Damit wird nicht mehr und nicht weniger für wahr gehalten und bekannt, als dass unser jüdisches Herz in besonderer Weise noch immer verfinstert und erlösungsbedürftig ist. Für andere Nichtchristen wird am Karfreitag jedenfalls in dieser Deutlichkeit nicht gebetet.

Der offiziell vorgeschobene kirchenpolitische Grund für diese rückschrittliche Neuerung ist der des gegenwärtig amtierenden Papstes, die von seinen Vorgängern vergraulten Traditionalisten des inzwischen verstorbenen und exkommunizierten Erzbischofs Lefebvre in den Schoß der Kirche zurückzuholen - eine vor allem französische Gruppierung, die ihre Wurzeln im französischen Faschismus der Action Française hat und mörderische Diktatoren wie Franco, Salazar, Videla und Pinochet unterstützte.

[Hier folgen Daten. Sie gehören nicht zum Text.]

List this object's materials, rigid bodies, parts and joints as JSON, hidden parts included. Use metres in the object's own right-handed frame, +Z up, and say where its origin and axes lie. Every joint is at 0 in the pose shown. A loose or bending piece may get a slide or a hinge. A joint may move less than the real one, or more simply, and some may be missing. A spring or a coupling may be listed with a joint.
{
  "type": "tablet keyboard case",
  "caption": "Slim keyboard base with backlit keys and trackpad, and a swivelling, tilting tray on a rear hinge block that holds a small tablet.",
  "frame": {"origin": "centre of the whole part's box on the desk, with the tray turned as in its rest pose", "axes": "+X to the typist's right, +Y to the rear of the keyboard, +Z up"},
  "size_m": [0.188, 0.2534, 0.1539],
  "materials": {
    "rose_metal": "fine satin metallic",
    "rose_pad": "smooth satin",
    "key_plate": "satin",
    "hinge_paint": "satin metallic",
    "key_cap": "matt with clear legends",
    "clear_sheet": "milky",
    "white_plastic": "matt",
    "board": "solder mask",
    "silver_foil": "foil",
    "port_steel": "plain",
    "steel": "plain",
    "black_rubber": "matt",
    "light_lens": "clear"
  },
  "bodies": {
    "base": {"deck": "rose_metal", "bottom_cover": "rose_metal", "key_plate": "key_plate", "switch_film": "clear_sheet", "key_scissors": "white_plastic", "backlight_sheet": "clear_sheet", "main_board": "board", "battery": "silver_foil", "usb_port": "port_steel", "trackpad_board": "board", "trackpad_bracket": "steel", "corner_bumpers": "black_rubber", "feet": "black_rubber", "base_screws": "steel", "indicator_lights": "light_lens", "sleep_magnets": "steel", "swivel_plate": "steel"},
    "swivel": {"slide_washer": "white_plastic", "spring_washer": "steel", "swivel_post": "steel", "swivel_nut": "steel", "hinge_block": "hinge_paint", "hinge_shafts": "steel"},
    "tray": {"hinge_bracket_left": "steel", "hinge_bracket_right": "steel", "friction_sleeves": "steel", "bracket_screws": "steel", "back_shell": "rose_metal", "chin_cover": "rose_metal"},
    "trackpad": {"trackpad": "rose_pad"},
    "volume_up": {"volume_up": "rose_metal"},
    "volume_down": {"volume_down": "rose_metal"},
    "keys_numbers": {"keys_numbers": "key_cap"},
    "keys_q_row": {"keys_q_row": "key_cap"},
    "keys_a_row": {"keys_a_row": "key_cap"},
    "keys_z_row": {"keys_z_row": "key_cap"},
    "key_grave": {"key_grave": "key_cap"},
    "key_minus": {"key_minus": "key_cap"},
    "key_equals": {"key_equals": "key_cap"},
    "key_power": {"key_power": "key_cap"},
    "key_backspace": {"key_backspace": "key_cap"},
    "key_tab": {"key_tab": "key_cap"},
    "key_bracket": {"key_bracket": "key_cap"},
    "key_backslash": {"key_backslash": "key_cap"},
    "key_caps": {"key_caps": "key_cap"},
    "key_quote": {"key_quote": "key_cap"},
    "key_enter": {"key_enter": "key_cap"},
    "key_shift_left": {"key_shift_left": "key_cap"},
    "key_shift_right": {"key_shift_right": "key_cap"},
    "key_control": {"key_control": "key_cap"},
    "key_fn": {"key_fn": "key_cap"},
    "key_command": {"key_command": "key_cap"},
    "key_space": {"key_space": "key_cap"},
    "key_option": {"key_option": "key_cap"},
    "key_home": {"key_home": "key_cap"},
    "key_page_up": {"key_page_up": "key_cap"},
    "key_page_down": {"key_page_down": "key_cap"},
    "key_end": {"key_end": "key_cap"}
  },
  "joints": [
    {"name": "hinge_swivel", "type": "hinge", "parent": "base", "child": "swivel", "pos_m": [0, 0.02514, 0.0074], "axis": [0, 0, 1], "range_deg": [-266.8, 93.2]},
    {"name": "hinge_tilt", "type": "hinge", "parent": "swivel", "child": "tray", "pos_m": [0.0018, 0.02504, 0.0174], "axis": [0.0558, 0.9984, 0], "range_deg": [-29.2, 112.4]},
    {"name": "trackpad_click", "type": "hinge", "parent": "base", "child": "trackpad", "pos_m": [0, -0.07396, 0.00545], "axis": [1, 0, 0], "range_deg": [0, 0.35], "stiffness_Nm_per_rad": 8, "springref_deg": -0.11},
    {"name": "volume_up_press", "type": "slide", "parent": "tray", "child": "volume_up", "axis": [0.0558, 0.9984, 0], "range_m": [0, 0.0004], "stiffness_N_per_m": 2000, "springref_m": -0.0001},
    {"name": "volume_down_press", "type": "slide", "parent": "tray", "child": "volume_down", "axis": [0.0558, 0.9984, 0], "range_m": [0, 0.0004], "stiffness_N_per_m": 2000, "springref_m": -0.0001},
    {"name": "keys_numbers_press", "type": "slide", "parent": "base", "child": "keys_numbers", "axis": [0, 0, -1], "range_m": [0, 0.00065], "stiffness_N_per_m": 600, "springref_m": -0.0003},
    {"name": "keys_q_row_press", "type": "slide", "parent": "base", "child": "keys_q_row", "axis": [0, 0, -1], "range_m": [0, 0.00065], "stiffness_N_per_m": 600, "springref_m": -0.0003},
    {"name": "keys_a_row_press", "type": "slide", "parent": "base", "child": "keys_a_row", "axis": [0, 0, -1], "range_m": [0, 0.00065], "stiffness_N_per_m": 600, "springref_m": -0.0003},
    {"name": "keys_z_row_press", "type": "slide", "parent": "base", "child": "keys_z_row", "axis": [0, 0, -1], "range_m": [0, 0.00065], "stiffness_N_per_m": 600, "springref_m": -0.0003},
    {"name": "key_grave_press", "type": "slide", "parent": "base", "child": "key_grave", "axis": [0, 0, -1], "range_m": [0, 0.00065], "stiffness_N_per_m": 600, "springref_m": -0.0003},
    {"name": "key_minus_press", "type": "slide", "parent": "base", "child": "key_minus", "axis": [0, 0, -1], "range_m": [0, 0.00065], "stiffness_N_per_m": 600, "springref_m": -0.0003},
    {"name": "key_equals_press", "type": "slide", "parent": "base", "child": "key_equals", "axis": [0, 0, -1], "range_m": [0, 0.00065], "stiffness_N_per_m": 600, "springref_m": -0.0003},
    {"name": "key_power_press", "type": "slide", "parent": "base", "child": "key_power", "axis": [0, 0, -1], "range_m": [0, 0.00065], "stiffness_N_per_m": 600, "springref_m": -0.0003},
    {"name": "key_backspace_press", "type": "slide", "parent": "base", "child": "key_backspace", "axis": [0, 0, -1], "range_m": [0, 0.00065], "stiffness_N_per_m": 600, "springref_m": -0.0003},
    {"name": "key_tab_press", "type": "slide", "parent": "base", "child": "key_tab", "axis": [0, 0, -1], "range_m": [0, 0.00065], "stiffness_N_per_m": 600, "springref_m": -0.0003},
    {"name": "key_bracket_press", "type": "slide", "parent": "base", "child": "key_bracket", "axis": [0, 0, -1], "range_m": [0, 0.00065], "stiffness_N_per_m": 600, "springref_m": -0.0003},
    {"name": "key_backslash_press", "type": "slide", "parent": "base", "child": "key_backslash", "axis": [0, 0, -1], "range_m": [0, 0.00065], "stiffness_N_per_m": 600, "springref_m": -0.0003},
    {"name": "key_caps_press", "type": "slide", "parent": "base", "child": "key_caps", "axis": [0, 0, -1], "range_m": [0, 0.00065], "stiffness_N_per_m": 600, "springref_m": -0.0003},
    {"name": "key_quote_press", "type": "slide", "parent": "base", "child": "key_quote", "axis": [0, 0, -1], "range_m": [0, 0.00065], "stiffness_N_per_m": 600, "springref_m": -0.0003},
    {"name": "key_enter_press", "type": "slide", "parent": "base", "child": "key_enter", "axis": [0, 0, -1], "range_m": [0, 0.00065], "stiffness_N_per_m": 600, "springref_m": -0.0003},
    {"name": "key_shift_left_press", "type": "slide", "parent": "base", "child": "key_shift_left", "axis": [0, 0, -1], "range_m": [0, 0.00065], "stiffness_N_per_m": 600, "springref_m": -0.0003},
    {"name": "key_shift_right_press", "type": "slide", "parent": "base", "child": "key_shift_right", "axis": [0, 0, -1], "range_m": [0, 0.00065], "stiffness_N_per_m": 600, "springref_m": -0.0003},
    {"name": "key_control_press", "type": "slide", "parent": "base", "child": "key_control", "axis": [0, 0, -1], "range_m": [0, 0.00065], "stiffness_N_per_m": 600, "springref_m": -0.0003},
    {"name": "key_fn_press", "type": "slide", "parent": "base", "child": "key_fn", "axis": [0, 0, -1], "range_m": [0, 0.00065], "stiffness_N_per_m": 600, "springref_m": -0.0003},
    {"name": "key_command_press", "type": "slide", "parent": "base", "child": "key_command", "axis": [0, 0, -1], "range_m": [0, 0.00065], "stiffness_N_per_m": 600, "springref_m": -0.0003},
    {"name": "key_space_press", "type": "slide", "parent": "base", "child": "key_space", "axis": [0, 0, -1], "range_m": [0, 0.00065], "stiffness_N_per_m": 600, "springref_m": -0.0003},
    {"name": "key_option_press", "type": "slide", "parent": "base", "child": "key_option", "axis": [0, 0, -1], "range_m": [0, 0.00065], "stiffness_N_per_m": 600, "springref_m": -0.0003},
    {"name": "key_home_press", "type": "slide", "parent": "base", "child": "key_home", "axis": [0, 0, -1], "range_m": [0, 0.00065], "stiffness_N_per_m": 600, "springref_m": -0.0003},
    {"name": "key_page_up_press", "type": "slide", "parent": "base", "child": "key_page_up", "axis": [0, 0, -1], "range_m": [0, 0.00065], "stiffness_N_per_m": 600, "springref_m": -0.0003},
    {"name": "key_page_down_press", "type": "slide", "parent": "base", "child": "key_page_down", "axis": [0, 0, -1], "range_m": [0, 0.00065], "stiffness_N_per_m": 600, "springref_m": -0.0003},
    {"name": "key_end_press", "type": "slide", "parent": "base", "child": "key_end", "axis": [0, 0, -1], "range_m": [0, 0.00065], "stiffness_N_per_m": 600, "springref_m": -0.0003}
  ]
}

Jene jüdischen Repräsentanten, die auch nach dieser reaktionären liturgischen Neuerung noch immer mit der katholischen Kirche offiziell weiterreden wollen, nehmen ihr Gegenüber offenbar nicht ernst. Die katholische Kirche ist ihrer Verfassung gemäß eine absolute Monarchie, in der als wahr gilt, was durch den jeweiligen Papst als Gottes Stellvertreter auf Erden unter bestimmten Bedingungen dekretiert wird. Daran sind dann - im Grundsatz - alle Katholiken gebunden, unabhängig davon, ob sie dem nun im Einzelnen nachkommen oder nicht. An der theologischen "Wahrheit", dass Katholiken im Zeitalter von AIDS keine Kondome benutzen dürfen, ändert sich auch dann nichts, wenn einzelne Katholiken sich gleichwohl verantwortlich verhalten.

Es darf nicht sein - und es hilft dem Gegenüber auch nichts -, dass Juden stets hoffnungsvoll, aber doch wie besinnungslos weiterreden, wenn die katholische Kirche, als sei nichts geschehen, Entscheidungen trifft und vollendete Tatsachen schafft. Angesagt sind daher deutliche und weithin sichtbare Zeichen - zum Beispiel eine Redepause, die ja keine Denkpause sein muss. Die Verweigerung gemeinsamer religiöser Feiern ist zudem das Mindeste, was die Selbstachtung gebietet. Von Benedikt XVI. ist nach eigener Auskunft eine Änderung nicht mehr zu erwarten. Lasst uns gleichwohl dafür beten, dass Gott das Herz des Papstes erleuchte, vom Antijudaismus abzulassen: "bimhera bejameinu" - "schnell, noch in unseren Tagen"!